Problem statement
Repeat all of the data precisely.

━━━━━ Recorded information ━━━━━

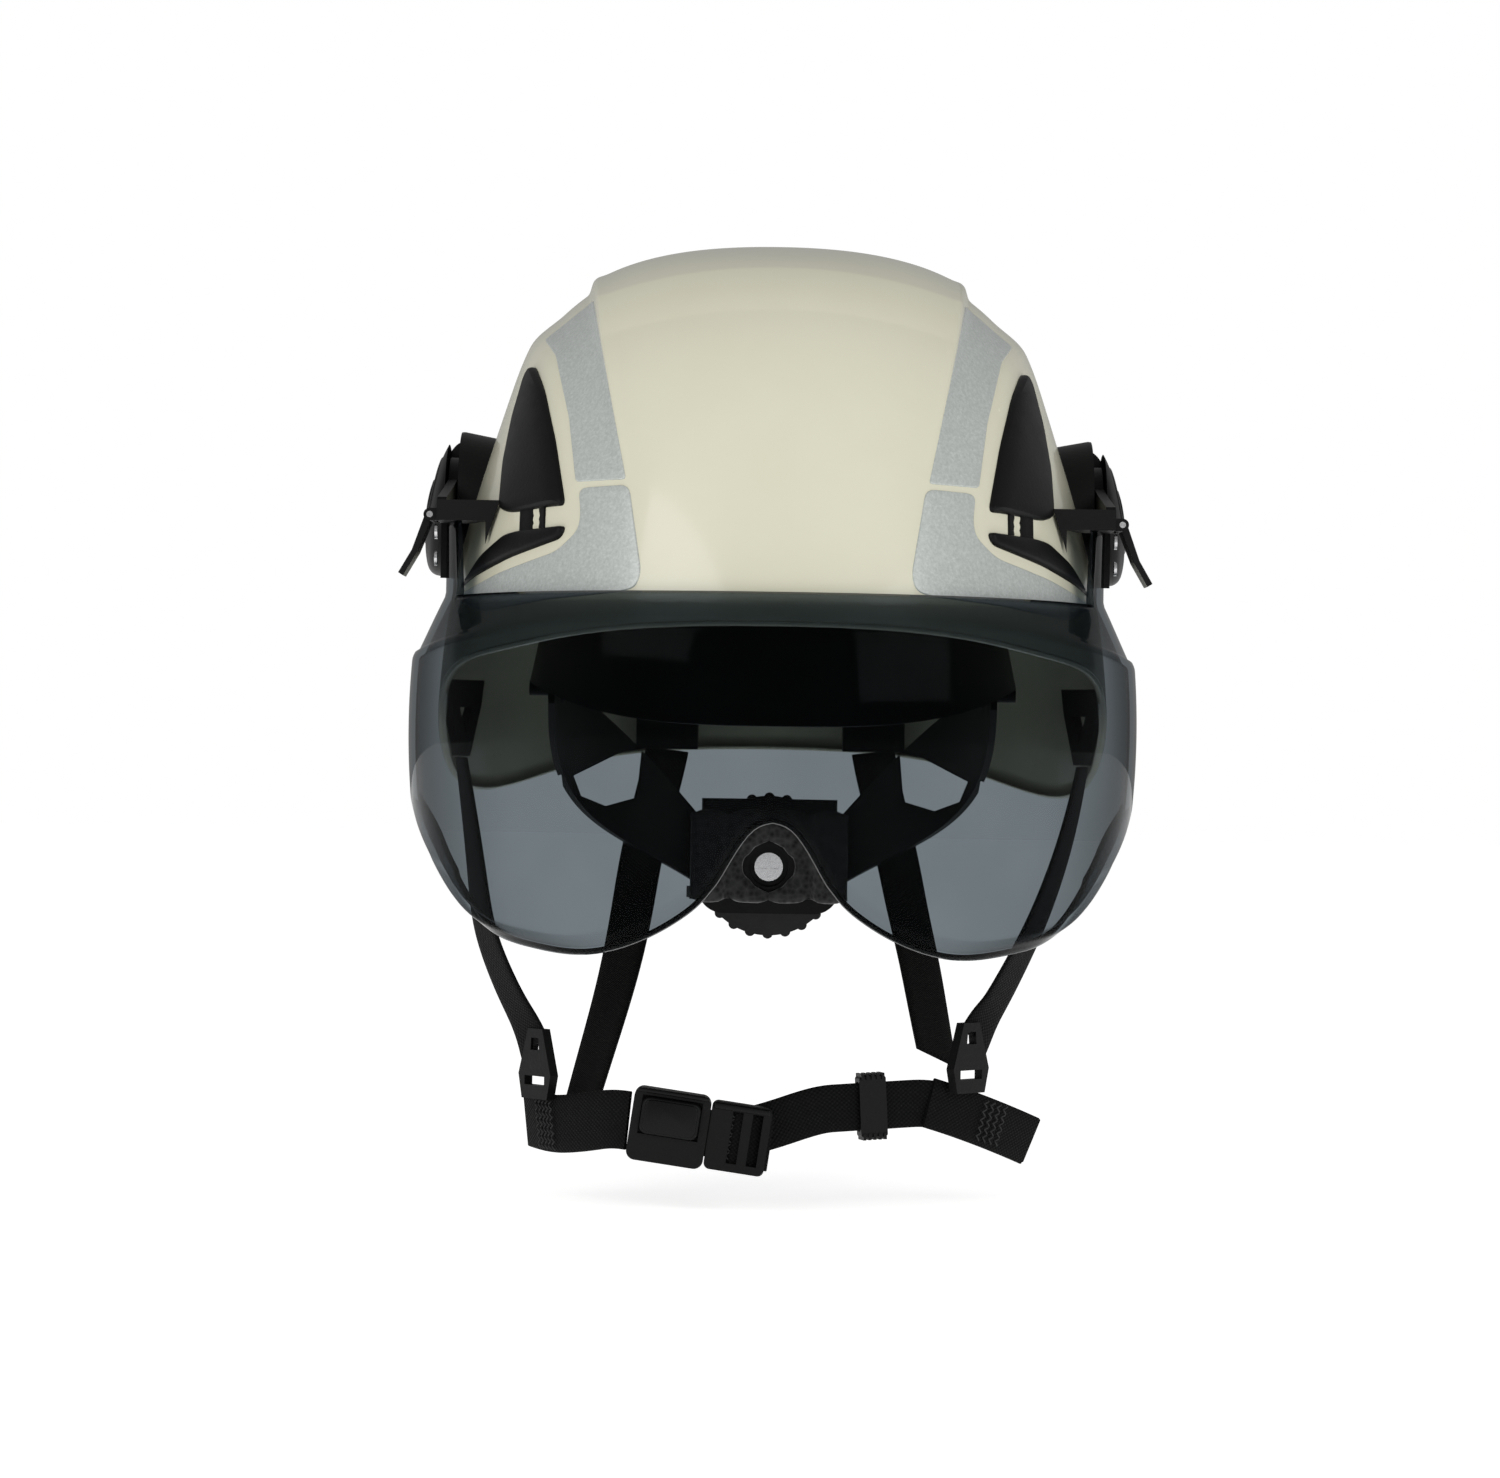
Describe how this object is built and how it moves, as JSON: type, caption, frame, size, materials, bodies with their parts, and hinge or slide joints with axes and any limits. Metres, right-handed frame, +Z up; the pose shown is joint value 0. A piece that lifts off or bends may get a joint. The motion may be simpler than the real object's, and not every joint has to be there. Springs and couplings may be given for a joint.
{
  "type": "hard hat",
  "caption": "Vented safety helmet with a glossy shell, a tinted swing-up eye visor on side hubs, a ratchet nape fitting and a webbing chin strap with a push-button buckle.",
  "frame": {"origin": "middle of the head opening, level with the brow rim of the shell, where the head fits", "axes": "+Z up towards the crown, -Y the way the wearer looks, +X the wearer's left"},
  "size_m": [0.2422, 0.3007, 0.3037],
  "materials": {
    "shell_plastic": "smooth glossy cream ABS",
    "reflective_tape": "grey retroreflective film",
    "black_plastic": "fine textured black nylon",
    "liner_foam": "black expanded foam",
    "visor_tint": "grey tinted clear polycarbonate",
    "steel": "zinc plated steel",
    "washer_rubber": "matt black",
    "webbing": "black woven polyester",
    "pad_fabric": "black knitted mesh over foam",
    "dial_plastic": "dark grey moulded nylon"
  },
  "bodies": {
    "root": {"brow_pad": "pad_fabric", "buckle_body": "black_plastic", "chin_web_left": "webbing", "chin_web_right": "webbing", "crown_pad": "pad_fabric", "crown_straps": "webbing", "divider_left": "black_plastic", "divider_right": "black_plastic", "friction_washer_left": "washer_rubber", "friction_washer_right": "washer_rubber", "front_anchor_left": "black_plastic", "front_anchor_right": "black_plastic", "front_tapes": "reflective_tape", "front_vent_insert_left": "black_plastic", "front_vent_insert_right": "black_plastic", "front_web_left": "webbing", "front_web_right": "webbing", "headband": "black_plastic", "hub_base_left": "black_plastic", "hub_base_right": "black_plastic", "hub_cap_left": "black_plastic", "hub_cap_right": "black_plastic", "impact_liner": "liner_foam", "nape_pivots": "black_plastic", "pivot_pin_left": "steel", "pivot_pin_right": "steel", "rear_anchor_left": "black_plastic", "rear_anchor_right": "black_plastic", "rear_tapes": "reflective_tape", "rear_vent_insert_left": "black_plastic", "rear_vent_insert_right": "black_plastic", "rear_web_left": "webbing", "rear_web_right": "webbing", "shell": "shell_plastic", "suspension_keys": "black_plastic"},
    "visor": {"visor_lens": "visor_tint", "visor_arm_left": "black_plastic", "visor_arm_right": "black_plastic", "ear_screws": "steel", "lever_lugs": "black_plastic", "lever_pins": "steel"},
    "lever_left": {"lock_lever_left": "black_plastic"},
    "lever_right": {"lock_lever_right": "black_plastic"},
    "nape": {"nape_wing_left": "black_plastic", "nape_wing_right": "black_plastic", "nape_bridge": "black_plastic", "nape_pad": "pad_fabric", "ratchet_housing": "black_plastic", "ratchet_cover": "black_plastic", "detent_spring": "steel"},
    "knob": {"ratchet_knob": "dial_plastic", "knob_pinion": "dial_plastic", "knob_screw": "steel"},
    "rack_l": {"rack_left": "black_plastic"},
    "rack_r": {"rack_right": "black_plastic"},
    "button": {"buckle_button": "black_plastic"},
    "slider": {"buckle_slider": "black_plastic"},
    "keeper": {"strap_keeper": "black_plastic"}
  },
  "joints": [
    {"name": "visor_swing", "type": "hinge", "parent": "root", "child": "visor", "pos_m": [0, 0.005, 0.0415], "axis": [-1, 0, 0], "range_deg": [0, 75]},
    {"name": "lever_left_flip", "type": "hinge", "parent": "visor", "child": "lever_left", "pos_m": [0.11112, 0, 0.0365], "axis": [0, -1, 0], "range_deg": [-16, 35]},
    {"name": "lever_right_flip", "type": "hinge", "parent": "visor", "child": "lever_right", "pos_m": [-0.11112, 0, 0.0365], "axis": [0, 1, 0], "range_deg": [-16, 35]},
    {"name": "nape_tilt", "type": "hinge", "parent": "root", "child": "nape", "pos_m": [0, 0.006, -0.018], "axis": [1, 0, 0], "range_deg": [-4, 10]},
    {"name": "knob_turn", "type": "hinge", "parent": "nape", "child": "knob", "pos_m": [0, 0.1019, -0.079], "axis": [0, 1, 0], "range_deg": [-70, 70]},
    {"name": "rack_left_slide", "type": "hinge", "parent": "nape", "child": "rack_l", "pos_m": [0, 0.0189, 0], "axis": [0, 0, -1], "range_deg": [-5.06, 5.06]},
    {"name": "rack_right_slide", "type": "hinge", "parent": "nape", "child": "rack_r", "pos_m": [0, 0.0189, 0], "axis": [0, 0, 1], "range_deg": [-5.06, 5.06]},
    {"name": "button_press", "type": "slide", "parent": "root", "child": "button", "axis": [0, 1, 0], "range_m": [0, 0.0018], "stiffness_N_per_m": 300, "springref_m": -0.001},
    {"name": "slider_release", "type": "slide", "parent": "root", "child": "slider", "axis": [0.9903, 0, -0.1392], "range_m": [0, 0.012]},
    {"name": "keeper_slide", "type": "slide", "parent": "root", "child": "keeper", "axis": [0.964, 0.2603, 0.0546], "range_m": [-0.006, 0.006]}
  ],
  "couplings": [
    {"joint": "rack_left_slide", "follows": "knob_turn", "ratio": 0.072289},
    {"joint": "rack_right_slide", "follows": "knob_turn", "ratio": 0.072289}
  ]
}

━━━━━

Task output
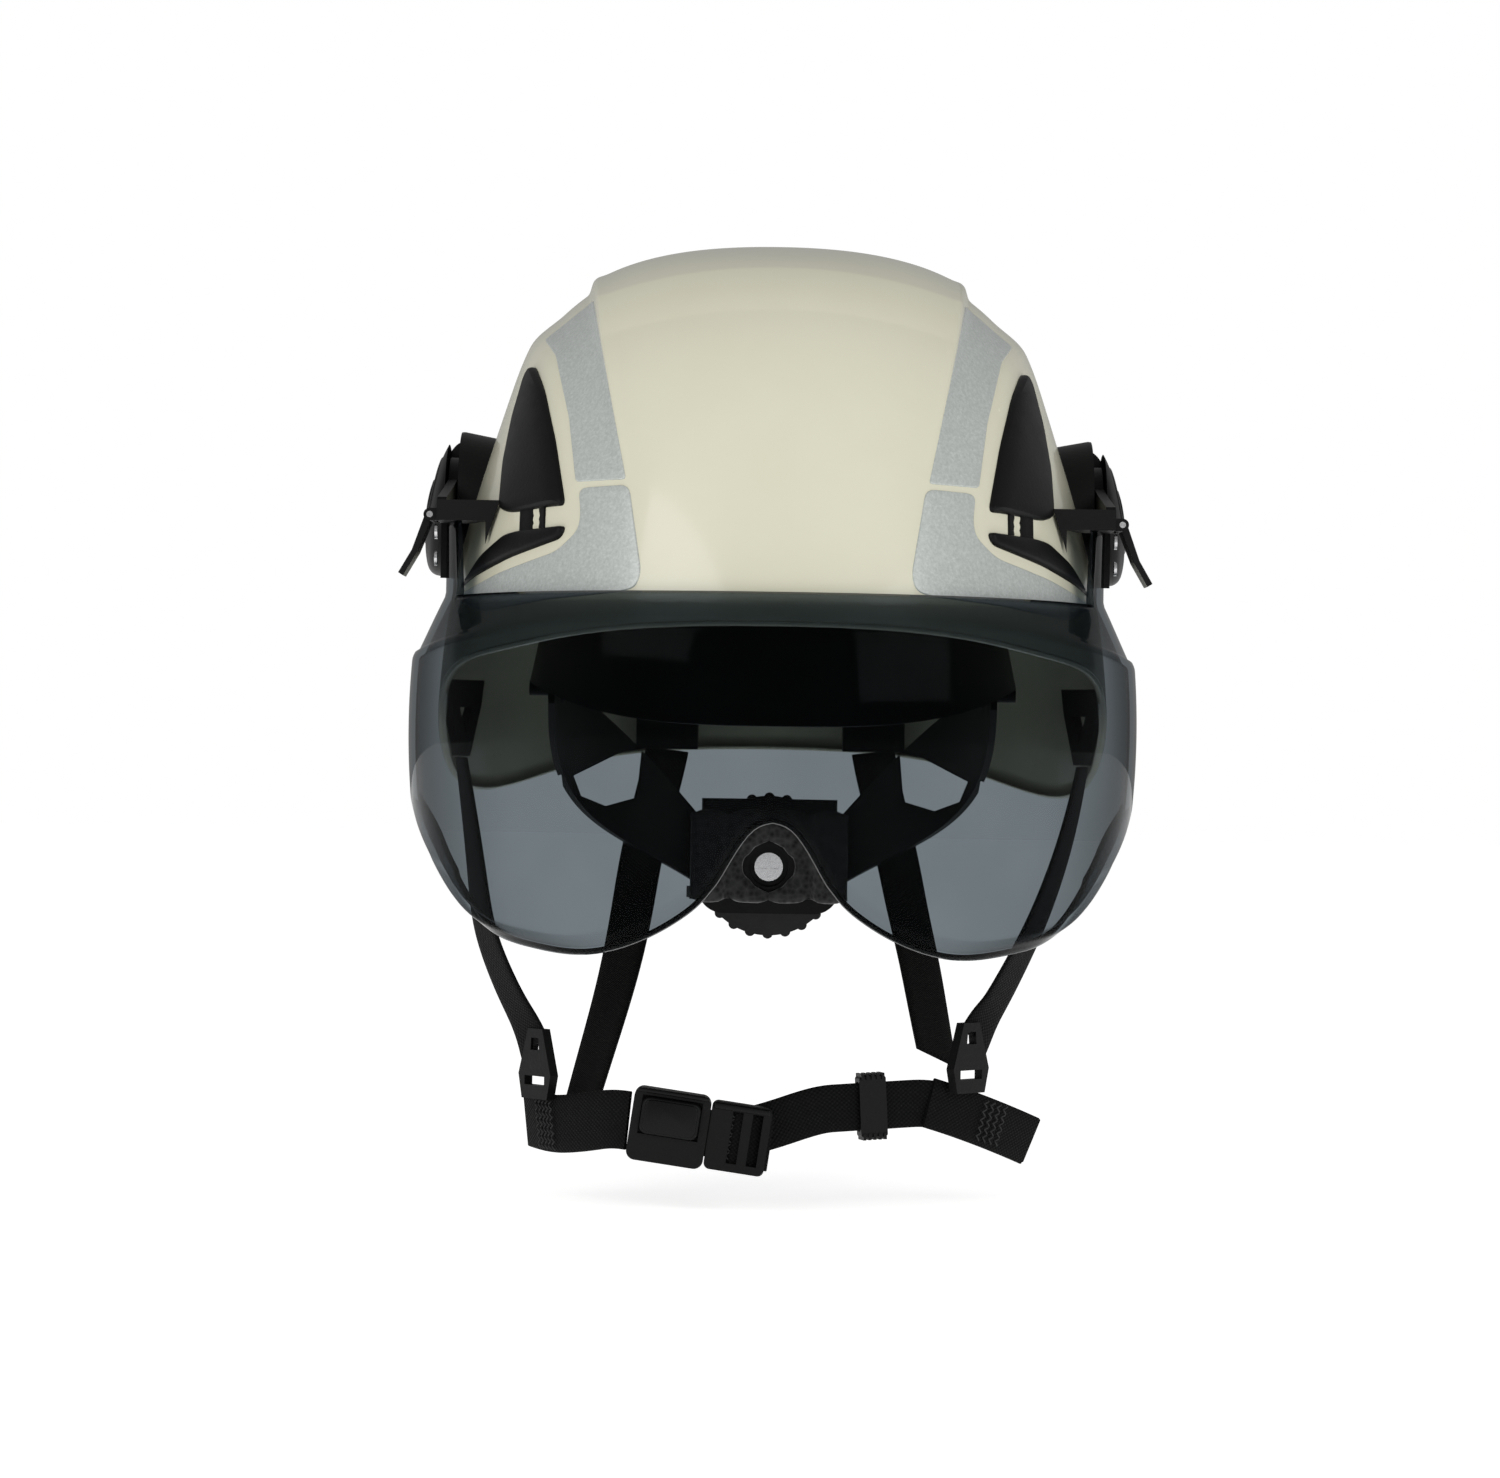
Describe how this object is built and how it moves, as JSON: type, caption, frame, size, materials, bodies with their parts, and hinge or slide joints with axes and any limits. Metres, right-handed frame, +Z up; the pose shown is joint value 0. A piece that lifts off or bends may get a joint. The motion may be simpler than the real object's, and not every joint has to be there. Springs and couplings may be given for a joint.
{
  "type": "hard hat",
  "caption": "Vented safety helmet with a glossy shell, a tinted swing-up eye visor on side hubs, a ratchet nape fitting and a webbing chin strap with a push-button buckle.",
  "frame": {"origin": "middle of the head opening, level with the brow rim of the shell, where the head fits", "axes": "+Z up towards the crown, -Y the way the wearer looks, +X the wearer's left"},
  "size_m": [0.2422, 0.3007, 0.3037],
  "materials": {
    "shell_plastic": "smooth glossy cream ABS",
    "reflective_tape": "grey retroreflective film",
    "black_plastic": "fine textured black nylon",
    "liner_foam": "black expanded foam",
    "visor_tint": "grey tinted clear polycarbonate",
    "steel": "zinc plated steel",
    "washer_rubber": "matt black",
    "webbing": "black woven polyester",
    "pad_fabric": "black knitted mesh over foam",
    "dial_plastic": "dark grey moulded nylon"
  },
  "bodies": {
    "root": {"brow_pad": "pad_fabric", "buckle_body": "black_plastic", "chin_web_left": "webbing", "chin_web_right": "webbing", "crown_pad": "pad_fabric", "crown_straps": "webbing", "divider_left": "black_plastic", "divider_right": "black_plastic", "friction_washer_left": "washer_rubber", "friction_washer_right": "washer_rubber", "front_anchor_left": "black_plastic", "front_anchor_right": "black_plastic", "front_tapes": "reflective_tape", "front_vent_insert_left": "black_plastic", "front_vent_insert_right": "black_plastic", "front_web_left": "webbing", "front_web_right": "webbing", "headband": "black_plastic", "hub_base_left": "black_plastic", "hub_base_right": "black_plastic", "hub_cap_left": "black_plastic", "hub_cap_right": "black_plastic", "impact_liner": "liner_foam", "nape_pivots": "black_plastic", "pivot_pin_left": "steel", "pivot_pin_right": "steel", "rear_anchor_left": "black_plastic", "rear_anchor_right": "black_plastic", "rear_tapes": "reflective_tape", "rear_vent_insert_left": "black_plastic", "rear_vent_insert_right": "black_plastic", "rear_web_left": "webbing", "rear_web_right": "webbing", "shell": "shell_plastic", "suspension_keys": "black_plastic"},
    "visor": {"visor_lens": "visor_tint", "visor_arm_left": "black_plastic", "visor_arm_right": "black_plastic", "ear_screws": "steel", "lever_lugs": "black_plastic", "lever_pins": "steel"},
    "lever_left": {"lock_lever_left": "black_plastic"},
    "lever_right": {"lock_lever_right": "black_plastic"},
    "nape": {"nape_wing_left": "black_plastic", "nape_wing_right": "black_plastic", "nape_bridge": "black_plastic", "nape_pad": "pad_fabric", "ratchet_housing": "black_plastic", "ratchet_cover": "black_plastic", "detent_spring": "steel"},
    "knob": {"ratchet_knob": "dial_plastic", "knob_pinion": "dial_plastic", "knob_screw": "steel"},
    "rack_l": {"rack_left": "black_plastic"},
    "rack_r": {"rack_right": "black_plastic"},
    "button": {"buckle_button": "black_plastic"},
    "slider": {"buckle_slider": "black_plastic"},
    "keeper": {"strap_keeper": "black_plastic"}
  },
  "joints": [
    {"name": "visor_swing", "type": "hinge", "parent": "root", "child": "visor", "pos_m": [0, 0.005, 0.0415], "axis": [-1, 0, 0], "range_deg": [0, 75]},
    {"name": "lever_left_flip", "type": "hinge", "parent": "visor", "child": "lever_left", "pos_m": [0.11112, 0, 0.0365], "axis": [0, -1, 0], "range_deg": [-16, 35]},
    {"name": "lever_right_flip", "type": "hinge", "parent": "visor", "child": "lever_right", "pos_m": [-0.11112, 0, 0.0365], "axis": [0, 1, 0], "range_deg": [-16, 35]},
    {"name": "nape_tilt", "type": "hinge", "parent": "root", "child": "nape", "pos_m": [0, 0.006, -0.018], "axis": [1, 0, 0], "range_deg": [-4, 10]},
    {"name": "knob_turn", "type": "hinge", "parent": "nape", "child": "knob", "pos_m": [0, 0.1019, -0.079], "axis": [0, 1, 0], "range_deg": [-70, 70]},
    {"name": "rack_left_slide", "type": "hinge", "parent": "nape", "child": "rack_l", "pos_m": [0, 0.0189, 0], "axis": [0, 0, -1], "range_deg": [-5.06, 5.06]},
    {"name": "rack_right_slide", "type": "hinge", "parent": "nape", "child": "rack_r", "pos_m": [0, 0.0189, 0], "axis": [0, 0, 1], "range_deg": [-5.06, 5.06]},
    {"name": "button_press", "type": "slide", "parent": "root", "child": "button", "axis": [0, 1, 0], "range_m": [0, 0.0018], "stiffness_N_per_m": 300, "springref_m": -0.001},
    {"name": "slider_release", "type": "slide", "parent": "root", "child": "slider", "axis": [0.9903, 0, -0.1392], "range_m": [0, 0.012]},
    {"name": "keeper_slide", "type": "slide", "parent": "root", "child": "keeper", "axis": [0.964, 0.2603, 0.0546], "range_m": [-0.006, 0.006]}
  ],
  "couplings": [
    {"joint": "rack_left_slide", "follows": "knob_turn", "ratio": 0.072289},
    {"joint": "rack_right_slide", "follows": "knob_turn", "ratio": 0.072289}
  ]
}